## Task details
Copy out the complete listing, word for word.

## Material provided
+ + + + + + +

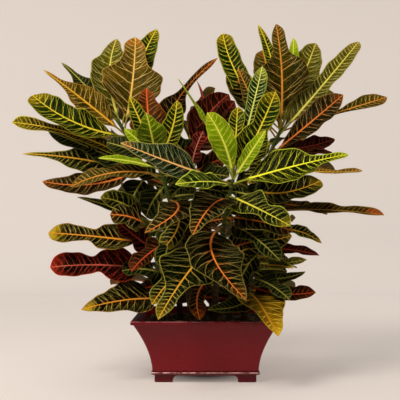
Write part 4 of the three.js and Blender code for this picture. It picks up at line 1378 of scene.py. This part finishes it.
class CrotonLeaves(bpy.types.Operator):
    """Build every leaf with its lobes, waves, veins and stalk"""

    bl_idname = "croton.leaves"
    bl_label = "Leaves"

    def execute(self, context):
        settings = context.scene.croton_leaves
        pattern = vein_pattern(settings)
        materials = {name: leaf_material(name, pattern, settings) for name in COLOURINGS}
        for name, stem in STEMS.items():
            for index, values in enumerate((*stem[3], *INNER_LEAVES.get(name, ())), 1):
                leaf = Leaf(*values)
                material = materials[leaf.colouring]
                made = make_leaf(f"leaf_{name}_{index:02}", stem, leaf, index, material, settings)
                finish_piece(made, "stem_" + name)
        return {"FINISHED"}


def add_light(name, place, size, power, tint, in_reflections):
    """A round soft light that faces the middle of the plant."""
    data = bpy.data.lights.new(name, "AREA")
    data.shape = "DISK"
    data.size = size
    data.energy = power
    data.color = tint
    obj = bpy.data.objects.new(name, data)
    obj.location = place
    obj.rotation_euler = (Vector(PLANT_MIDDLE) - Vector(place)).to_track_quat("-Z", "Y").to_euler()
    obj.visible_glossy = in_reflections
    bpy.context.scene.collection.objects.link(obj)


def paper_material(settings):
    """Pale paper with a painted glow: less near the plant, a little brighter to the left, and none under the
    pot, which paints a contact shadow there.
    """
    material, n, shader = new_material("studio_paper")
    place = n.place()
    x, y, _ = n.split(place)
    pale, shade = ((*[share * c for c in settings.backdrop], 1) for share in (PAPER_SHARE, PAPER_SHADE))
    out = n.math("SQRT", n.plus(n.times(x, x), n.times(y, y)))
    glow = n.steps(out, GLOW_FROM, GLOW_TO, settings.floor_glow, settings.wall_glow)
    # Painted light: the glow grows brighter to the left and fades out under the pot as a painted contact
    # shadow
    glow = n.times(glow, n.line(x, GLOW_SLOPE, 1.0), n.steps(out, SHADE_FROM, SHADE_TO))
    n.fill(shader, {
        "Base Color": n.mix(n.noise(place, 3.0, 2.0), pale, shade),
        "Roughness": 0.85,
        "Emission Color": (*settings.backdrop, 1),
        "Emission Strength": glow,
    })
    return material


def turned(name, profile, material, closed=False):
    """A surface of revolution from radii and levels in metres; closed fills its first ring."""
    angles = [math.tau * i / STUDIO_SIDES for i in range(STUDIO_SIDES)]
    rings = [[(r * math.cos(angle), r * math.sin(angle), z) for angle in angles] for r, z in profile]
    points, faces = loft(rings, closed, False)
    obj = new_object(name, points, faces, material, 1.0)
    obj.data.flip_normals()
    return obj


def add_camera(scene, settings):
    """The photograph's view of the plant."""
    data = bpy.data.cameras.new("camera")
    data.sensor_width = SENSOR_WIDTH
    data.lens = SENSOR_WIDTH * FOCAL_PIXELS / IMAGE_PIXELS
    data.clip_start = 0.05
    data.clip_end = 20
    camera = bpy.data.objects.new("camera", data)
    camera.location = (0, -settings.camera_distance, settings.camera_height)
    up = math.atan2(HORIZON_PIXELS - IMAGE_PIXELS / 2, FOCAL_PIXELS)
    side = math.atan2(CENTRE_PIXELS - IMAGE_PIXELS / 2, FOCAL_PIXELS)
    camera.rotation_euler = (math.pi / 2 + up, 0, side)
    scene.collection.objects.link(camera)
    scene.camera = camera


class CrotonStage(bpy.types.Operator):
    """Build the round pale studio, its soft lights and the camera"""

    bl_idname = "croton.stage"
    bl_label = "Studio and camera"

    def execute(self, context):
        scene = context.scene
        paper = paper_material(scene.croton_stage)
        turned("studio_floor", [(0.05, 0), (STUDIO_RADIUS - STUDIO_CURVE, 0)], paper, closed=True)
        sweep = arc(STUDIO_RADIUS - STUDIO_CURVE, STUDIO_CURVE, STUDIO_CURVE, -90, 0, 12)
        wall = turned("studio_wall", [*sweep, (STUDIO_RADIUS, STUDIO_HEIGHT)], paper)
        wall.visible_diffuse = wall.visible_glossy = wall.visible_shadow = False
        for light in LIGHTS:
            add_light(*light)
        scene.world = bpy.data.worlds.new("studio_air")
        scene.world.use_nodes = True
        air = scene.world.node_tree.nodes["Background"].inputs
        air["Color"].default_value = colour((228, 218, 208))
        air["Strength"].default_value = WORLD_STRENGTH
        scene.view_settings.view_transform = "Standard"
        add_camera(scene, scene.croton_stage)
        return {"FINISHED"}


class CrotonPanel(bpy.types.Panel):
    """The sidebar panel: a button for each step with its settings below"""

    bl_idname = "VIEW3D_PT_croton"
    bl_label = "Potted croton"
    bl_space_type = "VIEW_3D"
    bl_region_type = "UI"
    bl_category = "Croton"

    def draw(self, context):
        for operator, group, names in PANEL_ROWS:
            self.layout.operator(operator)
            for name in names:
                self.layout.prop(getattr(context.scene, group), name)


PANEL_ROWS = (
    ("croton.stage", "croton_stage",
     ("backdrop", "wall_glow", "floor_glow", "camera_distance", "camera_height")),
    ("croton.pot", "croton_pot", ("glaze", "glaze_dark", "glaze_glint", "corner_radius", "wall")),
    ("croton.soil", "croton_soil", ("soil", "moss")),
    ("croton.litter", "croton_soil", ("bits", "tufts")),
    ("croton.stems", "croton_leaves", ()),
    ("croton.leaves", "croton_leaves",
     ("rows", "columns", "edge", "vein_spacing", "vein_width", "rib_width", "gloss")),
)
GROUPS = {
    "croton_pot": PotSettings,
    "croton_soil": SoilSettings,
    "croton_leaves": LeafSettings,
    "croton_stage": StageSettings,
}
OPERATORS = (CrotonStage, CrotonPot, CrotonSoil, CrotonLitter, CrotonStems, CrotonLeaves)


def register():
    for cls in (*GROUPS.values(), *OPERATORS, CrotonPanel):
        bpy.utils.register_class(cls)
    for name, group in GROUPS.items():
        setattr(bpy.types.Scene, name, PointerProperty(type=group))


def unregister():
    for name in GROUPS:
        delattr(bpy.types.Scene, name)
    for cls in reversed((*GROUPS.values(), *OPERATORS, CrotonPanel)):
        bpy.utils.unregister_class(cls)


def main():
    register()
    for operator, _, _ in PANEL_ROWS:
        getattr(bpy.ops.croton, operator.split(".")[1])()
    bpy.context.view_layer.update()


if __name__ == "__main__":
    main()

+ + + + + + +

## Task result
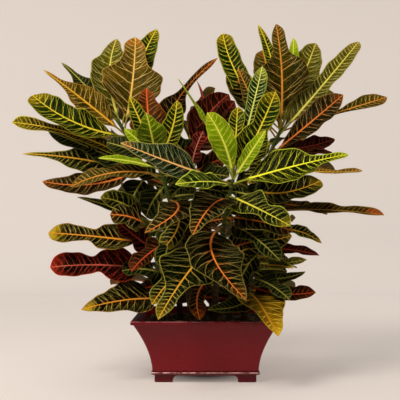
Write part 4 of the three.js and Blender code for this picture. It picks up at line 1378 of scene.py. This part finishes it.
class CrotonLeaves(bpy.types.Operator):
    """Build every leaf with its lobes, waves, veins and stalk"""

    bl_idname = "croton.leaves"
    bl_label = "Leaves"

    def execute(self, context):
        settings = context.scene.croton_leaves
        pattern = vein_pattern(settings)
        materials = {name: leaf_material(name, pattern, settings) for name in COLOURINGS}
        for name, stem in STEMS.items():
            for index, values in enumerate((*stem[3], *INNER_LEAVES.get(name, ())), 1):
                leaf = Leaf(*values)
                material = materials[leaf.colouring]
                made = make_leaf(f"leaf_{name}_{index:02}", stem, leaf, index, material, settings)
                finish_piece(made, "stem_" + name)
        return {"FINISHED"}


def add_light(name, place, size, power, tint, in_reflections):
    """A round soft light that faces the middle of the plant."""
    data = bpy.data.lights.new(name, "AREA")
    data.shape = "DISK"
    data.size = size
    data.energy = power
    data.color = tint
    obj = bpy.data.objects.new(name, data)
    obj.location = place
    obj.rotation_euler = (Vector(PLANT_MIDDLE) - Vector(place)).to_track_quat("-Z", "Y").to_euler()
    obj.visible_glossy = in_reflections
    bpy.context.scene.collection.objects.link(obj)


def paper_material(settings):
    """Pale paper with a painted glow: less near the plant, a little brighter to the left, and none under the
    pot, which paints a contact shadow there.
    """
    material, n, shader = new_material("studio_paper")
    place = n.place()
    x, y, _ = n.split(place)
    pale, shade = ((*[share * c for c in settings.backdrop], 1) for share in (PAPER_SHARE, PAPER_SHADE))
    out = n.math("SQRT", n.plus(n.times(x, x), n.times(y, y)))
    glow = n.steps(out, GLOW_FROM, GLOW_TO, settings.floor_glow, settings.wall_glow)
    # Painted light: the glow grows brighter to the left and fades out under the pot as a painted contact
    # shadow
    glow = n.times(glow, n.line(x, GLOW_SLOPE, 1.0), n.steps(out, SHADE_FROM, SHADE_TO))
    n.fill(shader, {
        "Base Color": n.mix(n.noise(place, 3.0, 2.0), pale, shade),
        "Roughness": 0.85,
        "Emission Color": (*settings.backdrop, 1),
        "Emission Strength": glow,
    })
    return material


def turned(name, profile, material, closed=False):
    """A surface of revolution from radii and levels in metres; closed fills its first ring."""
    angles = [math.tau * i / STUDIO_SIDES for i in range(STUDIO_SIDES)]
    rings = [[(r * math.cos(angle), r * math.sin(angle), z) for angle in angles] for r, z in profile]
    points, faces = loft(rings, closed, False)
    obj = new_object(name, points, faces, material, 1.0)
    obj.data.flip_normals()
    return obj


def add_camera(scene, settings):
    """The photograph's view of the plant."""
    data = bpy.data.cameras.new("camera")
    data.sensor_width = SENSOR_WIDTH
    data.lens = SENSOR_WIDTH * FOCAL_PIXELS / IMAGE_PIXELS
    data.clip_start = 0.05
    data.clip_end = 20
    camera = bpy.data.objects.new("camera", data)
    camera.location = (0, -settings.camera_distance, settings.camera_height)
    up = math.atan2(HORIZON_PIXELS - IMAGE_PIXELS / 2, FOCAL_PIXELS)
    side = math.atan2(CENTRE_PIXELS - IMAGE_PIXELS / 2, FOCAL_PIXELS)
    camera.rotation_euler = (math.pi / 2 + up, 0, side)
    scene.collection.objects.link(camera)
    scene.camera = camera


class CrotonStage(bpy.types.Operator):
    """Build the round pale studio, its soft lights and the camera"""

    bl_idname = "croton.stage"
    bl_label = "Studio and camera"

    def execute(self, context):
        scene = context.scene
        paper = paper_material(scene.croton_stage)
        turned("studio_floor", [(0.05, 0), (STUDIO_RADIUS - STUDIO_CURVE, 0)], paper, closed=True)
        sweep = arc(STUDIO_RADIUS - STUDIO_CURVE, STUDIO_CURVE, STUDIO_CURVE, -90, 0, 12)
        wall = turned("studio_wall", [*sweep, (STUDIO_RADIUS, STUDIO_HEIGHT)], paper)
        wall.visible_diffuse = wall.visible_glossy = wall.visible_shadow = False
        for light in LIGHTS:
            add_light(*light)
        scene.world = bpy.data.worlds.new("studio_air")
        scene.world.use_nodes = True
        air = scene.world.node_tree.nodes["Background"].inputs
        air["Color"].default_value = colour((228, 218, 208))
        air["Strength"].default_value = WORLD_STRENGTH
        scene.view_settings.view_transform = "Standard"
        add_camera(scene, scene.croton_stage)
        return {"FINISHED"}


class CrotonPanel(bpy.types.Panel):
    """The sidebar panel: a button for each step with its settings below"""

    bl_idname = "VIEW3D_PT_croton"
    bl_label = "Potted croton"
    bl_space_type = "VIEW_3D"
    bl_region_type = "UI"
    bl_category = "Croton"

    def draw(self, context):
        for operator, group, names in PANEL_ROWS:
            self.layout.operator(operator)
            for name in names:
                self.layout.prop(getattr(context.scene, group), name)


PANEL_ROWS = (
    ("croton.stage", "croton_stage",
     ("backdrop", "wall_glow", "floor_glow", "camera_distance", "camera_height")),
    ("croton.pot", "croton_pot", ("glaze", "glaze_dark", "glaze_glint", "corner_radius", "wall")),
    ("croton.soil", "croton_soil", ("soil", "moss")),
    ("croton.litter", "croton_soil", ("bits", "tufts")),
    ("croton.stems", "croton_leaves", ()),
    ("croton.leaves", "croton_leaves",
     ("rows", "columns", "edge", "vein_spacing", "vein_width", "rib_width", "gloss")),
)
GROUPS = {
    "croton_pot": PotSettings,
    "croton_soil": SoilSettings,
    "croton_leaves": LeafSettings,
    "croton_stage": StageSettings,
}
OPERATORS = (CrotonStage, CrotonPot, CrotonSoil, CrotonLitter, CrotonStems, CrotonLeaves)


def register():
    for cls in (*GROUPS.values(), *OPERATORS, CrotonPanel):
        bpy.utils.register_class(cls)
    for name, group in GROUPS.items():
        setattr(bpy.types.Scene, name, PointerProperty(type=group))


def unregister():
    for name in GROUPS:
        delattr(bpy.types.Scene, name)
    for cls in reversed((*GROUPS.values(), *OPERATORS, CrotonPanel)):
        bpy.utils.unregister_class(cls)


def main():
    register()
    for operator, _, _ in PANEL_ROWS:
        getattr(bpy.ops.croton, operator.split(".")[1])()
    bpy.context.view_layer.update()


if __name__ == "__main__":
    main()